The Lord’s reply? First, he instructed Moses to gather seventy elders of the people who would share the burden of leadership. And second, he promised them meat: “The Lord will give you meat, and you shall eat… not just one day, or two days, or five days, or ten days, or twenty days, but a whole month, until it comes out at your nostrils and becomes loathsome to you…” (vv. 19-20)
The mechanics were pretty simple, really: each day, not only did Manna appear on the ground, but quails flew into the camp, where they could be captured and cooked and eaten. So Israel had what it wanted: meat, for free. And yet, according to verse 33, the anger of the Lord grew against the Israelites until the outlying portions of the camp were consumed by a great plague, “while the meat was yet between their teeth.”
So what do we get out of this? Again, 2 Timothy 3 says that all Scripture is God-breathed and profitable for teaching, for reproof, for correction, and for training in righteousness. But what are we supposed to get out of a weird story like this?
Well, for starters, there’s always the basic lesson that what the Lord doesn’t give you, you never really needed in the first place. Now, this is not a promise for everyone, indiscriminately. It’s a promise for those who have trusted in him, through Christ. And in that case, it holds true: what the Lord doesn’t give you, you never really needed. Did the Israelites need meat? Of course not. Not really. They didn’t need bread, either. The Lord had already provided for them a rich, but maybe bland, diet of Manna. Meat was just a bonus. But that’s what they wanted. Mind you, the Lord did, in the end, give them meat. But it was a gift of his grace, not a necessity.
When I read this I think of us – pretty much all of us – and the conditions we lay down on the Lord. Give me a bonus check, Lord, and I’ll be in church. Give me a few days off, and I’ll volunteer at the breakfasts, or the clothes closet, or I’ll spend more time with my family, or with my friends, and tell them about Jesus. Of course, it’s not like we lack anything we really, truly need right now. We have life and breath and hands and feet and the ability, right now, to serve God and our fellow human beings. But somehow we’re convinced that if we only had X, or Y – sometimes we’re not even sure what those things are – we’d be really useful to the Kingdom.
Well, if that’s you, let me break it to you now: Jesus Christ is not waiting on your considered opinion. He intends to use you now, just as you are, to carry the Gospel into the world. You’re free to say, “Lord, why me?

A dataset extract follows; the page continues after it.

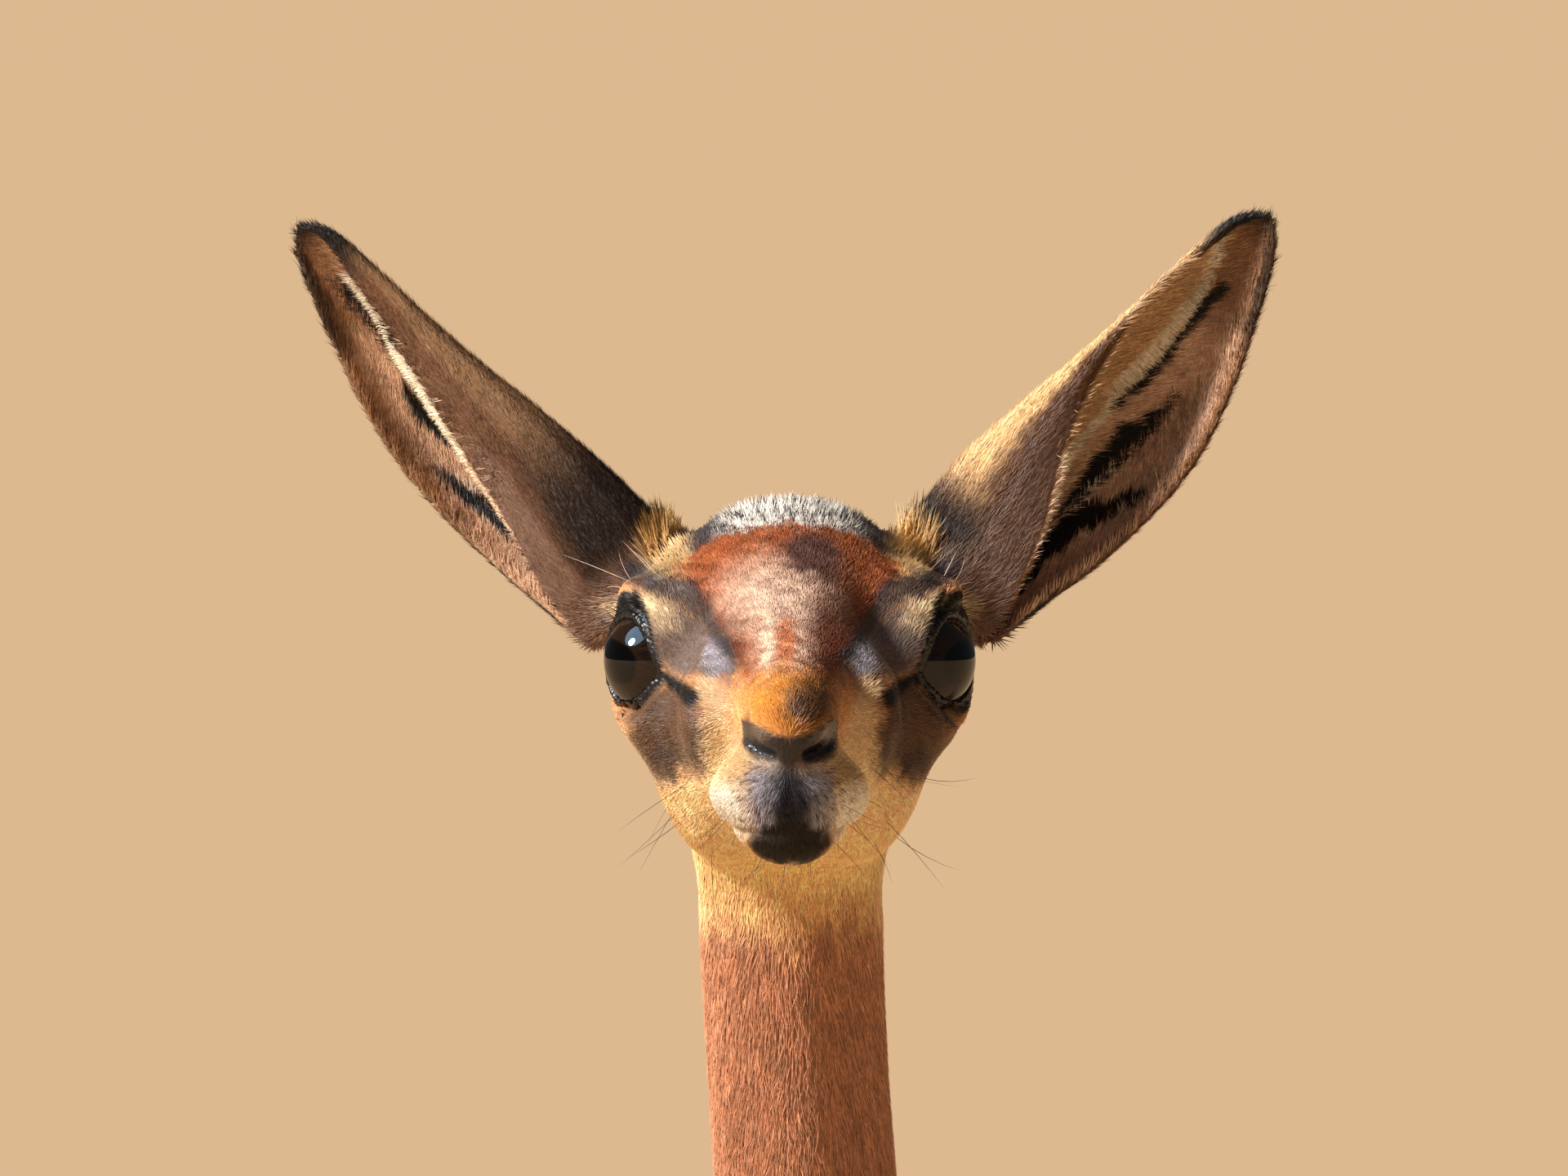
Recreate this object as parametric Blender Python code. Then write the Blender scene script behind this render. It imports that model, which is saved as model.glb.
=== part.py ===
"""A gerenuk doe, life size, standing with its head up and looking straight ahead.

Metres, +Z up. The animal faces -Y, so its own left side is +X. The flesh is one smooth field of
blended round forms (a point is inside where the field is negative). The field is turned into a
surface, thinned to few faces, and parted with thin flat cuts into the named pieces.
"""

import itertools
import math
import random

import bmesh
import bpy
import numpy as np
from mathutils import Matrix, Vector

# Driving sizes: the point midway between the eyeballs, and the head's sideways lean.
EYE_FORWARD = 0.455
EYE_HEIGHT = 1.335
HEAD_LEAN = -0.016
LEAN_FROM, LEAN_TO = 1.00, 1.285
GAP = 0.0003
CUT_MARGIN_STEPS = 3.0
SHARP_DEG = 38
SIDES = {"left": 1, "right": -1}

# How many triangles each kind of node keeps.
HEAD_TRIANGLES, EAR_TRIANGLES, NECK_TRIANGLES, TORSO_TRIANGLES = 4200, 1000, 700, 2000
TAIL_TRIANGLES, UPPER_LEG_TRIANGLES, LOWER_LEG_TRIANGLES = 220, 360, 420

# The box and the grid step in which each piece of flesh is made.
HEAD_BOX, HEAD_STEP = ((-0.085, -0.590, 1.230), (0.055, -0.335, 1.400)), 0.0015
EAR_BOXES = {
    "left": ((0.010, -0.455, 1.335), (0.135, -0.375, 1.475)),
    "right": ((-0.165, -0.455, 1.335), (-0.040, -0.375, 1.475)),
}
EAR_STEP = 0.0014
NECK_BOX, NECK_STEP = ((-0.110, -0.490, 0.740), (0.110, -0.090, 1.370)), 0.0055
TORSO_BOX, TORSO_STEP = ((-0.135, -0.380, 0.560), (0.135, 0.560, 0.955)), 0.0065
TAIL_BOX, TAIL_STEP = ((-0.040, 0.518, 0.628), (0.040, 0.600, 0.880)), 0.0030
# Legs: how far out from the middle, how far behind the origin, how high, and past each cut.
LEG_X, LEG_Y = (0.005, 0.135), {"fore": (-0.270, -0.080), "hind": (0.250, 0.570)}
LEG_TOP, LEG_PAST_CUT = 0.700, 0.050
UPPER_LEG_STEP, LOWER_LEG_STEP = 0.0042, 0.0036

# Trunk: distance behind the origin, centre height, half width, half depth.
TRUNK = (
    (-0.262, 0.786, 0.036, 0.050),
    (-0.238, 0.775, 0.058, 0.088),
    (-0.200, 0.762, 0.077, 0.121),
    (-0.120, 0.749, 0.091, 0.146),
    (0.000, 0.742, 0.102, 0.147),
    (0.100, 0.742, 0.107, 0.140),
    (0.200, 0.749, 0.106, 0.129),
    (0.290, 0.762, 0.097, 0.115),
    (0.370, 0.776, 0.086, 0.106),
    (0.425, 0.784, 0.070, 0.090),
    (0.465, 0.788, 0.045, 0.064),
)
# Neck: the same, from the chest up to the skull.
NECK = (
    (-0.165, 0.770, 0.066, 0.100),
    (-0.225, 0.845, 0.055, 0.083),
    (-0.285, 0.935, 0.0400, 0.0590),
    (-0.332, 1.030, 0.0318, 0.0460),
    (-0.366, 1.130, 0.0276, 0.0385),
    (-0.387, 1.215, 0.0262, 0.0355),
    (-0.400, 1.285, 0.0270, 0.0350),
    (-0.408, 1.330, 0.0280, 0.0340),
)
# Muscles over the trunk, one of each pair: centre, radii, pitch in degrees, blend.
MUSCLES = (
    ((0.060, -0.185, 0.765), (0.038, 0.058, 0.130), -22, 0.040),
    ((0.060, -0.205, 0.715), (0.028, 0.042, 0.050), 0, 0.034),
    ((0.068, -0.145, 0.650), (0.029, 0.048, 0.062), 15, 0.030),
    ((0.050, 0.390, 0.802), (0.042, 0.090, 0.064), -10, 0.040),
    ((0.060, 0.410, 0.712), (0.043, 0.074, 0.125), -10, 0.040),
    ((0.064, 0.352, 0.650), (0.034, 0.044, 0.070), -22, 0.035),
)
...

Why now?” But the answer is going to be plain and simple: he has redeemed you from slavery to sin and death; he has promised you eternal life in his Kingdom; he has given you every gift of his Spirit and his Word – why aren’t out there? Why aren’t you telling people about the Gospel? What are you waiting for? The Lord has given you everything you really need to do his work.
The second thing I think of here is the warning about the basic nature of sin. What is it that the Israelites were guilty of? In a word, not trusting God. Not trusting that he would feed them, not trusting that he would guide them, not trusting that he would work all things together – as he has promised – for good, for those who are called according to his purpose. Do we do the same? Of course. But it’s dangerous. You remember that the first sin came by way of doubt and uncertainty. Of lack of trust. Satan, speaking through the serpent, asked “did God really say…” And with that the seed was sown. It is hard to trust God. It is, in a word, unnatural. But that’s the good news of the Gospel: that what’s unnatural for us, in our sin, is natural for God, and that where Satan sows distrust in the Word of God, the Holy Spirit sows understanding and conviction.
It may be that you right now you feel like the Israelites in the wilderness: you believe in God, you want to follow him, but you find it hard to trust him. It may be that you’re wavering – maybe you’ve been wavering your whole life – between trust and doubt, between faith and skepticism. If so, I’d point your attention to Israel there in the wilderness: there is no midway ground. You either trust him, to be good, and faithful, and supply your need, or you don’t. Pray for faith. And in the meantime, know that while the Lord’s methods may be hard to fathom sometimes, they are good altogether. And while you may not see it, he is working all things together for good – even bad things – for those who are called according to his glorious purpose. Have faith. The Lord is at work. Amen.